Economics and geography mattered, too: Old-money vs. new-money tensions on Long Island, Fitzgerald's Princeton days feeding into 'This Side of Paradise', the Wall Street crash influencing 'Babylon Revisited', and his Hollywood screenwriting shaping the unfinished 'The Last Tycoon'. In short, Fitzgerald wasn't inventing characters out of thin air — he was translating headlines, lovers, personal failures, and social rituals into people who feel painfully, hilariously alive on the page. If you want to dig deeper, read his letters alongside the novels; the overlap is uncanny.
Luke
Luke
2025-09-05 20:19:10
There's something deliciously autobiographical in almost everything Fitzgerald wrote, and I like to think of his novels as a kind of emotional scrapbook stitched together from real-life headlines, heartbreaks, and hotel receipts. The biggest single force shaping his characters was the Great War — that crash into adulthood that left a generation with swagger and sorrow. You can see it in Jay Gatsby's military past and the wistful, performative heroism that haunts him; the war gave Fitzgerald an image of youthful idealism turned brittle, which he kept reworking across novels.

Beyond the war, Fitzgerald's marriage to Zelda is the emotional engine behind a lot of his portraits of glamorous, unstable women and the men who adore and destabilize them. Zelda's flamboyant social life, jealously competitive relationship with Scott, and later mental illness resonate through Daisy Buchanan's dreamy destructiveness and, more painfully, through Nicole Diver's institutionalization in 'Tender Is the Night'. Reading those books on a rainy weekend, I always picture Fitzgerald scribbling notes from hotels, copying Zelda's dances and daydreams into his fiction.

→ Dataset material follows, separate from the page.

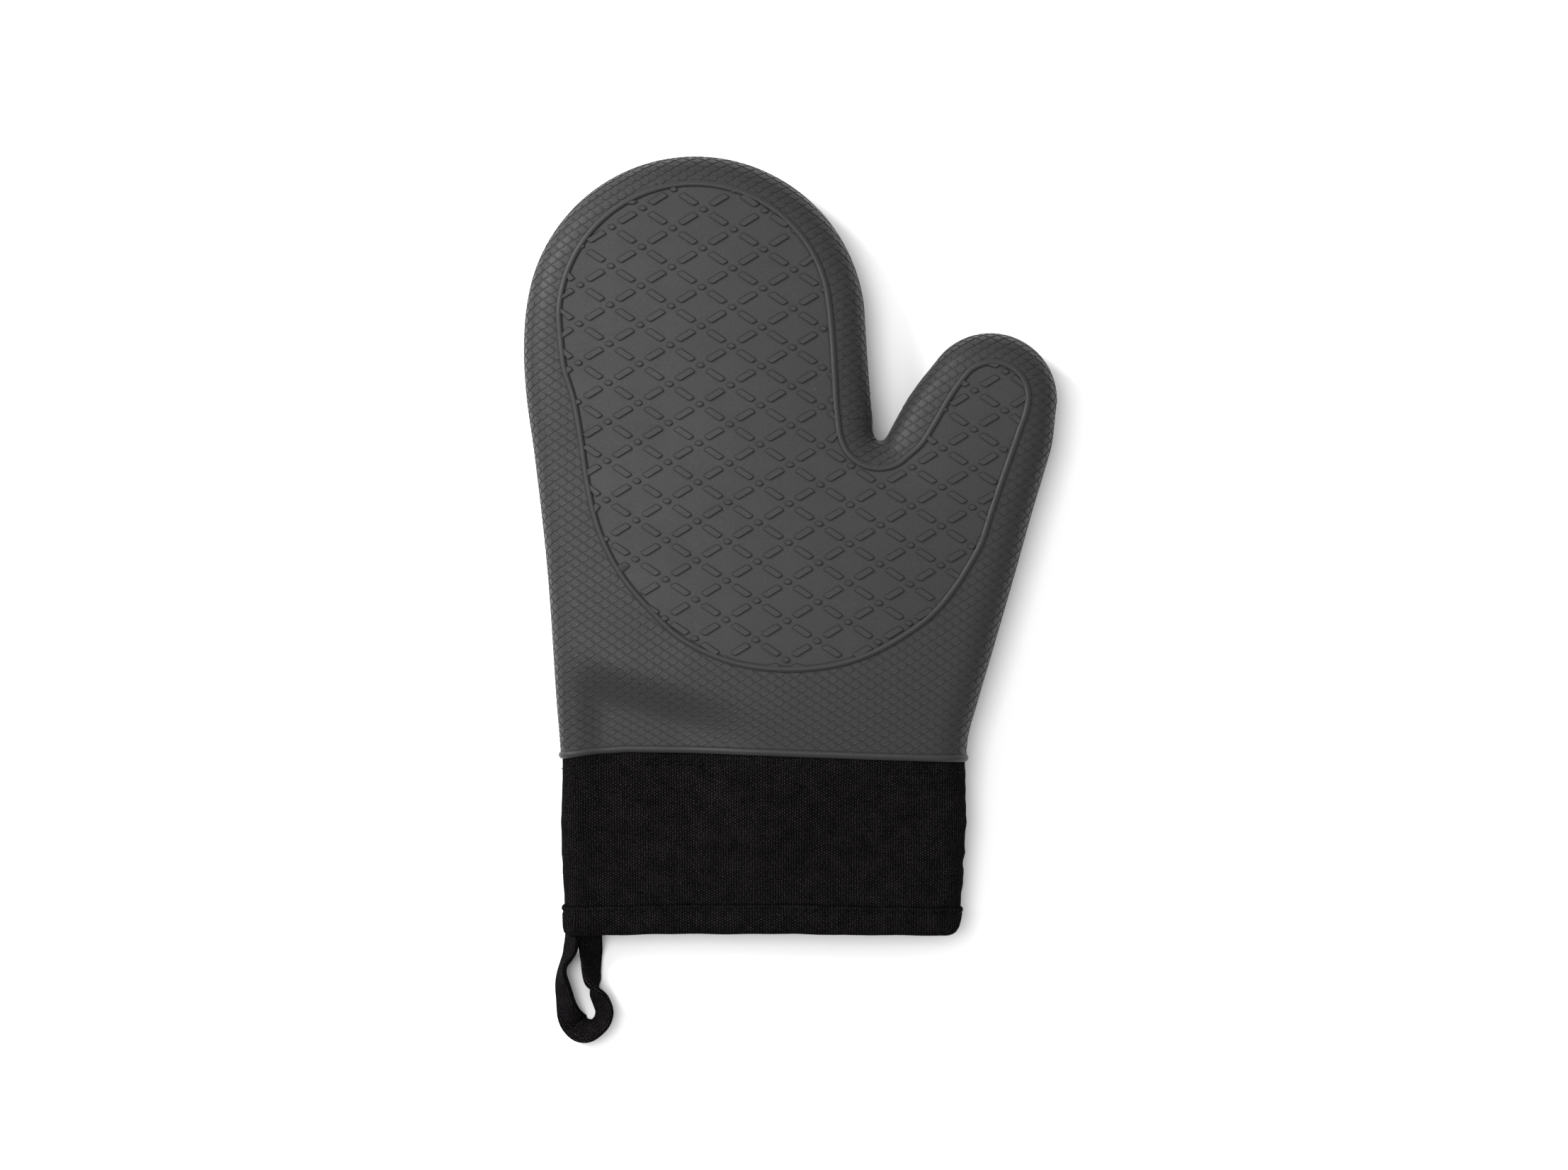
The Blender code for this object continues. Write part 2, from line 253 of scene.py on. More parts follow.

Finally, the 1929 Crash and Hollywood days left visible fingerprints: the fall-from-grace of characters in 'Babylon Revisited', Gatsby's hinted bootlegging (Prohibition-era money), and the studio-baron figure who became Monroe Stahr in 'The Last Tycoon' — a fictional face for real moguls like Irving Thalberg. If you trace those events — the war, debutante culture, booze and bootleggers, the stock market collapse, and the glitter of Hollywood — you get a map of where Fitzgerald pulled names, feelings, and ruined dreams from. Next time you reread 'The Great Gatsby', try spotting the real headlines folded into the margins; it's like eavesdropping on the Roaring Twenties with a seat at the table.
Sawyer
Sawyer
2025-09-06 10:47:56
I like thinking of Fitzgerald as a mirror that sometimes cracked: his major life events refracted into his characters. The First World War left its echo in Gatsby's uniformed past and the broader sense of a generation chasing meaning. Zelda's personality and tragic decline are threaded through Daisy Buchanan and most explicitly through Nicole Diver, where marital glamour collides with mental illness. The Roaring Twenties — jazz, speakeasies, and the Prohibition economy — provide the gleam and the grift that fund many of his protagonists' lifestyles and moral ambiguities; Gatsby's possible ties to bootlegging are a literary shorthand for that era's tainted wealth.

Financial ruin and Hollywood also reshaped his later portraits. The 1929 crash gave 'Babylon Revisited' its regretful tone, echoing Fitzgerald's attempts to recover stability, while his studio years and encounters with figures like Irving Thalberg inspired the studio boss in 'The Last Tycoon'. Reading Fitzgerald feels like walking through a city where the street names are headlines and the shop signs are lovers' names — vivid, wounded, and strangely familiar.